During the fire, Pastor al-Missieh was trapped in a house near the church building that was filling up with smoke. He faced a difficult dilemma – choke or burn to death in the house, or face an angry mob of thousands screaming for blood.

 

“When the smoke was too much, I told myself, ‘I am dying anyway,’ so I decided I would go out and whatever happened, happened,” Al-Missieh told Campus Direct.

 

When he went outside, a man with a rifle told the priest to follow him. At first Al-Missieh was reluctant, he said, but the man fired off two rounds from the rifle and told the crowd to step away.

 

“No one will touch this man, he is with me,” the priest remembered the man yelling at the mob. Al-Missieh was taken to a house where he met three other workers who were at the church when it was attacked. The men all relayed stories similar to the priest’s.

 

On March 6, roughly 2,000 people gathered outside the Radio and Television Building in Cairo to protest the attack and what Copts cited as long-standing government refusal to address the persecution of Christians in Egypt.

 

Protestors also accused the government of not sending enough troops to the village to control the situation.
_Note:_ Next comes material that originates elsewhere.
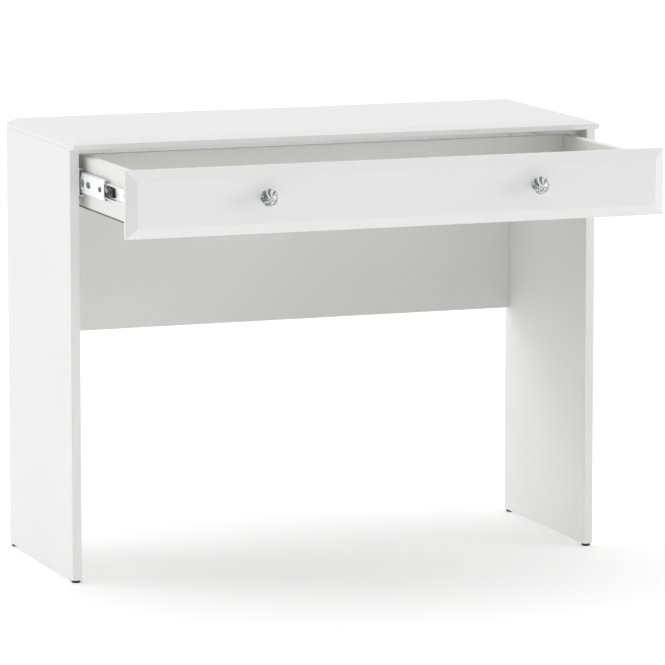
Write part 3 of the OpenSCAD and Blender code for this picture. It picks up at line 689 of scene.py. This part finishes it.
def rail(name, node, side, body, corners, radii, slots):
    """A rail from the corners (distance across the slide, height) of its middle line, in mm, with (y, length, height) slots."""
    path = rounded_path(np.array(corners) * MM, np.array(radii) * MM)
    outline = strip_outline(path, STEEL)
    outline[:, 0] = slide_x(side, outline[:, 0])
    outline[:, 1] += SLIDE_Z
    low, high = box(node)
    made = piece(name, [along_y(outline, low[1], high[1])])
    web_x = slide_x(side, corners[len(corners) // 2][0] * MM)
    cutters = [slot_cutter((web_x, low[1] + y * MM, SLIDE_Z), a * MM, b * MM, 3 * MM) for y, a, b in slots]
    punch(made, cutters)
    return hang(made, body, "bright_zinc", BRIGHT_ZINC, node)


RAIL_LENGTH = (box("left_cabinet_rail")[1][1] - box("left_cabinet_rail")[0][1]) / MM
CABINET_TOP, MIDDLE_TOP, DRAWER_TOP = (
    (box(node)[1][2] - SLIDE_Z) / MM for node in ("left_cabinet_rail", "left_middle_rail", "left_drawer_rail")
)
BAND = MIDDLE_TOP - 5.5
for side in ("left", "right"):
    outer, centre, inner = CABINET_TOP - 0.6, MIDDLE_TOP - 0.6, DRAWER_TOP - 0.6
    rail(
        f"{side}_outer_rail", f"{side}_cabinet_rail", side, "carcass",
        [(8.9, outer - 1.5), (8.9, outer), (0.6, outer), (0.6, -outer), (8.9, -outer), (8.9, 1.5 - outer)],
        [0.9, 1.7, 1.7, 0.9],
        [(25, 3.7, 3.6), (60, 16, 6), (120, 3.7, 3.6), (180, 16, 6), (RAIL_LENGTH - 28, 3.7, 3.6)],
    )
    rail(
        f"{side}_centre_rail", f"{side}_middle_rail", side, f"{side}_middle",
        [
            (10, centre), (3.9, centre), (3.9, BAND), (3.2, BAND - 1.2), (3.2, 1.2 - BAND), (3.9, -BAND),
            (3.9, -centre), (10, -centre),
        ],
        [1.6, 0.8, 0.8, 0.8, 0.8, 1.6],
        [(22, 16, 9), (84, 23, 10.5), (114, 15, 14), (RAIL_LENGTH - 60, 20, 8)],
    )
    rail(
        f"{side}_inner_rail", f"{side}_drawer_rail", side, "drawer",
        [(5.6, inner), (12.1, inner), (12.1, -inner), (5.6, -inner)],
        [1.6, 1.6],
        [(35, 3.8, 3.7), (72, 12, 5), (104, 3.8, 3.7), (130, 4.3, 4.2), (196, 12, 5), (232, 12, 5), (RAIL_LENGTH - 35, 3.8, 3.7)],
    )
print("six rails,", RAIL_LENGTH, "mm long")

# %% [markdown]
# ## Turned parts
#
# Balls, knobs, screws, feet and caps are all turned: a profile of (radius, height) pairs carried
# round an axis. A wave over the angle gives the flutes of a dowel, and a ridge whose height
# grows with the angle is a thread.


# %% Turning
def axes_along(direction):
    """Two unit vectors square to a direction and to each other, then the direction itself."""
    d = np.asarray(direction, float)
    d = d / np.linalg.norm(d)
    helper = np.array([0, 0, 1.0]) if abs(d[2]) < 0.9 else np.array([1.0, 0, 0])
    u = np.cross(helper, d)
    u /= np.linalg.norm(u)
    return np.stack([u, np.cross(d, u), d])


def turned(profile, origin, direction, sides=32, wave=None):
    """Rings of a turned shape: point (i, j) is origin + radius_i (cos t_j u + sin t_j v) + height_i direction.

    wave(angle, height) scales the radius, for flutes and threads.
    """
    profile = np.asarray(profile, float)
    t = np.linspace(0, 2 * np.pi, sides, endpoint=False)
    radius = np.repeat(profile[:, :1], sides, 1)
    height = np.repeat(profile[:, 1:2], sides, 1)
    if wave is not None:
        radius = radius * wave(t[None, :], height)
    u, v, d = axes_along(direction)
    flat = (radius * np.cos(t))[..., None] * u + (radius * np.sin(t))[..., None] * v
    return np.asarray(origin, float) + flat + height[..., None] * d


def threaded(core, crest, pitch, start, end, tip=0.0, per_turn=6):
    """Profile and wave of a thread: the radius is the core's plus a ridge where height / pitch - angle / 2 pi is whole."""
    count = int(round((end - start) / pitch * per_turn)) + 1
    height = np.linspace(start, end, count)
    fade = np.clip(np.minimum(height - start, (end - height)) / pitch, 0, 1)
    taper = 1 - (1 - np.clip((end - height) / max(tip, 1e-9), 0, 1)) * 0.85 if tip else np.ones(count)
    profile = np.c_[core * taper, height]

    def wave(angle, at):
        phase = (at / pitch - angle / (2 * np.pi)) % 1.0
        ridge = np.clip(1 - np.abs(phase - 0.5) * 4, 0, 1)
        return 1 + (crest / core - 1) * ridge * fade[:, None]

    return profile, wave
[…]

Holding up crosses and signs, the protestors shouted the name of Jesus and chanted, “We need our church.”

 


Soldiers armed with AK-47s with fixed-sheathed bayonets held the crowd back from the building as several priests took turns addressing the crowd. When the Giza parish priest, Bishop Anba Theodosius, said the army had pledged to rebuild the church but would not give a written guarantee of the promise, the crowd became enraged and pushed through the line of soldiers.

 

Assistant Bishop Youaqeem said the attack has devastated and enraged the Coptic community, but he sees hope.

 

 “As they say – ‘All things work to the good of those who love the Lord,'” he said.